— Start Exercise input —

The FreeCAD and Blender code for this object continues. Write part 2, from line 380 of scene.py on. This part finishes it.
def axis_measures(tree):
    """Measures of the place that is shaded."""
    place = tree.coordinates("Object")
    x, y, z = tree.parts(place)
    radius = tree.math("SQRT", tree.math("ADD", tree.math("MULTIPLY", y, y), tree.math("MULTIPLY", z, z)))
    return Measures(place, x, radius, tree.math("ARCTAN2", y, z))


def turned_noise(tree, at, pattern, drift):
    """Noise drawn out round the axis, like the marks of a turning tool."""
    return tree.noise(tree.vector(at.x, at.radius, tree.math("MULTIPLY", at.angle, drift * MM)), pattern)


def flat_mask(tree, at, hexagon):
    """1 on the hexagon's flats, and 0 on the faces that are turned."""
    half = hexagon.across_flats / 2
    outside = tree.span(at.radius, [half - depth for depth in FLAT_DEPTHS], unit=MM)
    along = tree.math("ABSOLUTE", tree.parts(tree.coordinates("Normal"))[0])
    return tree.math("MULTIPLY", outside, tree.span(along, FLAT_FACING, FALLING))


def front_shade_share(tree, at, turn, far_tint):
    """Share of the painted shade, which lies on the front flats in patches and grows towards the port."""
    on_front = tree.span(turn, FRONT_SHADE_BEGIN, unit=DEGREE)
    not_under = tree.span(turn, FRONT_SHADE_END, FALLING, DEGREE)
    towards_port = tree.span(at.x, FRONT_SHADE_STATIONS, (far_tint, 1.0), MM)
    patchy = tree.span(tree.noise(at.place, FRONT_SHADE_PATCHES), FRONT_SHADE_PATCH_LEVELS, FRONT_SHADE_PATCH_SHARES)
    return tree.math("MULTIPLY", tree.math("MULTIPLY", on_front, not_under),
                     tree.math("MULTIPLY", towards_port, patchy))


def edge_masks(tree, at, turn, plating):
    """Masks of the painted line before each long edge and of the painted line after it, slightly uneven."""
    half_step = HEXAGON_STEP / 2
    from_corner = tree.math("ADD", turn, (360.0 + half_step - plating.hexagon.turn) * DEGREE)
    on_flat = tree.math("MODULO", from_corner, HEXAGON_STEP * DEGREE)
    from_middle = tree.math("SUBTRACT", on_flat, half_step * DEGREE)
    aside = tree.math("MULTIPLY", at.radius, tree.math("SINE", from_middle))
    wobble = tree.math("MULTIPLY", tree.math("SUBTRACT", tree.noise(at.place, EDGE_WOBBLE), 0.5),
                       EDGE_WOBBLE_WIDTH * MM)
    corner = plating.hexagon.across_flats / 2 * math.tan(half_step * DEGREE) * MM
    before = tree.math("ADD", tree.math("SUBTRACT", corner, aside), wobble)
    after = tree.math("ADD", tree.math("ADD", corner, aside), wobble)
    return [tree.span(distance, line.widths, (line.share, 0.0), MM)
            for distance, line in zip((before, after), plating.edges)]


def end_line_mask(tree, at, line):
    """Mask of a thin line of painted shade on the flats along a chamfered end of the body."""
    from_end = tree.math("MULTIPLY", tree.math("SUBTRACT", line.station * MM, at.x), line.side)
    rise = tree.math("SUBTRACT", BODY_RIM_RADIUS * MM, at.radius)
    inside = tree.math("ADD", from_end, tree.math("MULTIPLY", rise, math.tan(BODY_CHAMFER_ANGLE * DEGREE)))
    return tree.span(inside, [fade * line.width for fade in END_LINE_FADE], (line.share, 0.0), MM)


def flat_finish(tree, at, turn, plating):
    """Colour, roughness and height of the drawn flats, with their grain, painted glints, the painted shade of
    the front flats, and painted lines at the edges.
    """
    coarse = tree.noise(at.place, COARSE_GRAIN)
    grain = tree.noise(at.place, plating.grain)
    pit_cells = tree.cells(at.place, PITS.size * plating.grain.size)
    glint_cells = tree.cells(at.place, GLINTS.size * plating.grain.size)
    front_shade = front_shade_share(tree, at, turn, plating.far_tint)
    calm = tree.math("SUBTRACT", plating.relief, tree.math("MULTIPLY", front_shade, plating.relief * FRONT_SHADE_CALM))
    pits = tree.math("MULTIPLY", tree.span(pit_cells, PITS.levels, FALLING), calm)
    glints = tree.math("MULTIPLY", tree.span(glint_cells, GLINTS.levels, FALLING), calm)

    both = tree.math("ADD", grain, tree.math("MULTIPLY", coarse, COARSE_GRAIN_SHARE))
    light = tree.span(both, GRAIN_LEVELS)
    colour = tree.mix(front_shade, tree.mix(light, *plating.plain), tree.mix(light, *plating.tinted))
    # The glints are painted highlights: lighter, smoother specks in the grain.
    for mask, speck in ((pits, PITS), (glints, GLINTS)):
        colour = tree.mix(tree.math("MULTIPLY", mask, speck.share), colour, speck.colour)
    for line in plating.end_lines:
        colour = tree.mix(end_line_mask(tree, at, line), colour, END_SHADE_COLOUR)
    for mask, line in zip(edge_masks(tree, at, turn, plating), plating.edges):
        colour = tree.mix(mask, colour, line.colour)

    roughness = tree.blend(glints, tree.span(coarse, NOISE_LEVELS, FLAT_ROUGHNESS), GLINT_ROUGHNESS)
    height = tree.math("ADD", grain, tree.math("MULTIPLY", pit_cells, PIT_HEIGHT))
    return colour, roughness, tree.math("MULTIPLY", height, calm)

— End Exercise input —
— Start Exercise input —

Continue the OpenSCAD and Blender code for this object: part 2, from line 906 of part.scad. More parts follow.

— End Exercise input —

§ **Task to complete**
Return, unchanged, the run of lines above that opens with the line containing "The FreeCAD and" and closes with the line containing "drift * MM)), pattern)". Include both.

§ **Output of the exercise**
The FreeCAD and Blender code for this object continues. Write part 2, from line 380 of scene.py on. This part finishes it.
def axis_measures(tree):
    """Measures of the place that is shaded."""
    place = tree.coordinates("Object")
    x, y, z = tree.parts(place)
    radius = tree.math("SQRT", tree.math("ADD", tree.math("MULTIPLY", y, y), tree.math("MULTIPLY", z, z)))
    return Measures(place, x, radius, tree.math("ARCTAN2", y, z))


def turned_noise(tree, at, pattern, drift):
    """Noise drawn out round the axis, like the marks of a turning tool."""
    return tree.noise(tree.vector(at.x, at.radius, tree.math("MULTIPLY", at.angle, drift * MM)), pattern)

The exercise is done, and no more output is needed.